## Work to be completed
The line containing "List this object's" marks the start; return it and every line after it in the listing below, exactly, through the last.

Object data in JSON

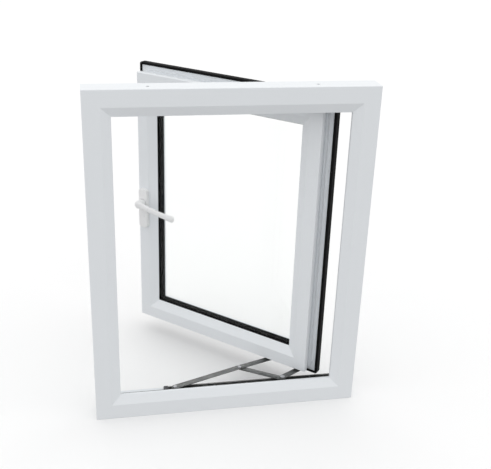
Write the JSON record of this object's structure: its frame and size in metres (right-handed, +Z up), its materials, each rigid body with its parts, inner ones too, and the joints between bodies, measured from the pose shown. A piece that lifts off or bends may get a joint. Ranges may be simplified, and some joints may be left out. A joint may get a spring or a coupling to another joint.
{
  "type": "casement window",
  "caption": "Side-hung outward-opening casement window: welded hollow-profile frame, double-glazed sash on friction stays, lever handle working an edge lock.",
  "frame": {"origin": "middle of the sill's underside, at mid frame depth", "axes": "+X towards the hinge side, +Y to the outdoors, +Z up"},
  "size_m": [0.7, 0.5055, 0.88],
  "materials": {
    "upvc_white": "satin",
    "seal_black": "matte",
    "glass": "clear",
    "spacer_black": "matte",
    "sealant_black": "matte",
    "stay_steel": "satin",
    "rivet_steel": "satin",
    "stiffener_steel": "galvanised",
    "lock_steel": "satin",
    "screw_steel": "zinc plated",
    "handle_white": "satin",
    "handle_plate_metal": "satin",
    "cap_grey": "matte",
    "cap_white": "satin",
    "shoe_plastic": "matte",
    "block_plastic": "matte"
  },
  "bodies": {
    "frame": {"frame_sill": "upvc_white", "frame_head": "upvc_white", "frame_jamb_left": "upvc_white", "frame_jamb_right": "upvc_white", "frame_reinforcements": "stiffener_steel", "frame_weatherseal": "seal_black", "frame_drain_caps": "cap_white", "lock_keeps": "lock_steel", "keep_screws": "screw_steel", "stay_track_bottom": "stay_steel", "stay_track_top": "stay_steel", "track_end_caps": "cap_grey", "track_screws": "screw_steel", "stay_anchor_rivets": "rivet_steel"},
    "sash": {"sash_bottom_rail": "upvc_white", "sash_top_rail": "upvc_white", "sash_stile_left": "upvc_white", "sash_stile_right": "upvc_white", "sash_reinforcements": "stiffener_steel", "sash_weatherseal": "seal_black", "inner_pane": "glass", "outer_pane": "glass", "setting_blocks": "block_plastic", "glazing_bead_bottom": "upvc_white", "glazing_bead_top": "upvc_white", "glazing_bead_left": "upvc_white", "glazing_bead_right": "upvc_white", "bead_gasket": "seal_black", "outer_glazing_gasket": "seal_black", "spacer_bar": "spacer_black", "edge_sealant": "sealant_black", "espag_faceplate": "lock_steel", "espag_gearbox": "lock_steel", "faceplate_screws": "screw_steel", "handle_base": "handle_plate_metal", "handle_base_cover": "handle_white", "handle_screws": "screw_steel", "vent_plate_bottom": "stay_steel", "vent_plate_top": "stay_steel", "vent_plate_screws": "screw_steel", "vent_rivets": "rivet_steel"},
    "long_arms": {"long_arm_bottom": "stay_steel", "long_arm_top": "stay_steel", "middle_rivets": "rivet_steel"},
    "pivot_arms": {"pivot_arm_bottom": "stay_steel", "pivot_arm_top": "stay_steel"},
    "shoes": {"shoe_bottom": "shoe_plastic", "shoe_top": "shoe_plastic", "shoe_rivets": "rivet_steel"},
    "short_arms": {"short_arm_bottom": "stay_steel", "short_arm_top": "stay_steel"},
    "handle": {"handle_lever": "handle_white", "handle_spindle": "lock_steel", "espag_crank": "lock_steel"},
    "lock_rod": {"drive_rod": "lock_steel", "locking_cams": "lock_steel"}
  },
  "joints": [
    {"name": "long_arm_swing", "type": "hinge", "parent": "frame", "child": "long_arms", "pos_m": [-0.1386, 0.0149, 0], "axis": [0, 0, 1], "range_deg": [-19.8, 3.07]},
    {"name": "sash_swing", "type": "hinge", "parent": "long_arms", "child": "sash", "pos_m": [0.15455, 0.12044, 0], "axis": [0, 0, -1], "range_deg": [-63.09, 9.76]},
    {"name": "pivot_arm_swing", "type": "hinge", "parent": "long_arms", "child": "pivot_arms", "pos_m": [0.05224, 0.08583, 0], "axis": [0, 0, -1], "range_deg": [-52.4, 8.12]},
    {"name": "shoe_turn", "type": "hinge", "parent": "pivot_arms", "child": "shoes", "pos_m": [0.16089, 0.0174, 0], "axis": [0, 0, 1], "range_deg": [-32.62, 5.05]},
    {"name": "short_arm_swing", "type": "hinge", "parent": "sash", "child": "short_arms", "pos_m": [0.22676, 0.05616, 0], "axis": [0, 0, 1], "range_deg": [-74.44, 11.53]},
    {"name": "handle_turn", "type": "hinge", "parent": "sash", "child": "handle", "pos_m": [-0.18212, 0.40615, 0.44], "axis": [0.6858, 0.7278, 0], "range_deg": [-5, 85]},
    {"name": "lock_rod_slide", "type": "slide", "parent": "sash", "child": "lock_rod", "axis": [0, 0, 1], "range_m": [-0.0012, 0.019]}
  ],
  "couplings": [
    {"joint": "long_arm_swing", "follows": "sash_swing", "ratio": 0.31366},
    {"joint": "pivot_arm_swing", "follows": "sash_swing", "ratio": 0.83047},
    {"joint": "shoe_turn", "follows": "sash_swing", "ratio": 0.51682},
    {"joint": "short_arm_swing", "follows": "sash_swing", "ratio": 1.1798},
    {"joint": "lock_rod_slide", "follows": "handle_turn", "m_per_rad": 0.012732}
  ]
}
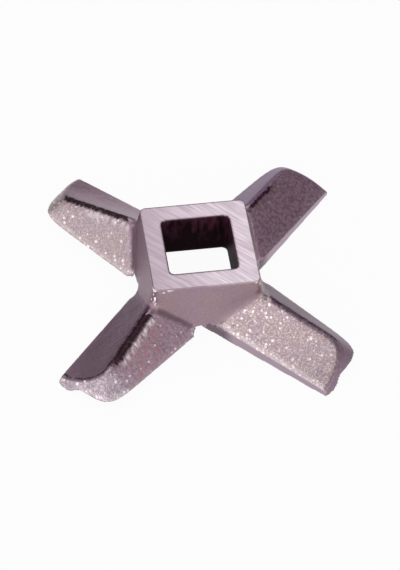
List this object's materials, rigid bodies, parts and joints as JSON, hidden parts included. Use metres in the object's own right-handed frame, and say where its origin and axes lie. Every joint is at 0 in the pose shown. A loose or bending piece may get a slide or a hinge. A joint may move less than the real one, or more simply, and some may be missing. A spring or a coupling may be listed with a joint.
{
  "type": "meat grinder knife",
  "caption": "Cast cross-shaped grinder knife: a square hub with a square drive hole carries ridged arms that each end in a flat cutting land.",
  "frame": {"origin": "axis of the square drive hole at the cutting plane", "axes": "+Z along the hole's axis from the cutting plane to the hub's ground top; X and Y square to the hub's sides, so the arms stand on the diagonals"},
  "size_m": [0.0532, 0.0532, 0.0114],
  "materials": {
    "cast_metal": "blasted casting, ground on the hub's top and on the cutting faces"
  },
  "bodies": {
    "root": {"knife": "cast_metal"}
  },
  "joints": []
}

## Answer to this exercise
List this object's materials, rigid bodies, parts and joints as JSON, hidden parts included. Use metres in the object's own right-handed frame, and say where its origin and axes lie. Every joint is at 0 in the pose shown. A loose or bending piece may get a slide or a hinge. A joint may move less than the real one, or more simply, and some may be missing. A spring or a coupling may be listed with a joint.
{
  "type": "meat grinder knife",
  "caption": "Cast cross-shaped grinder knife: a square hub with a square drive hole carries ridged arms that each end in a flat cutting land.",
  "frame": {"origin": "axis of the square drive hole at the cutting plane", "axes": "+Z along the hole's axis from the cutting plane to the hub's ground top; X and Y square to the hub's sides, so the arms stand on the diagonals"},
  "size_m": [0.0532, 0.0532, 0.0114],
  "materials": {
    "cast_metal": "blasted casting, ground on the hub's top and on the cutting faces"
  },
  "bodies": {
    "root": {"knife": "cast_metal"}
  },
  "joints": []
}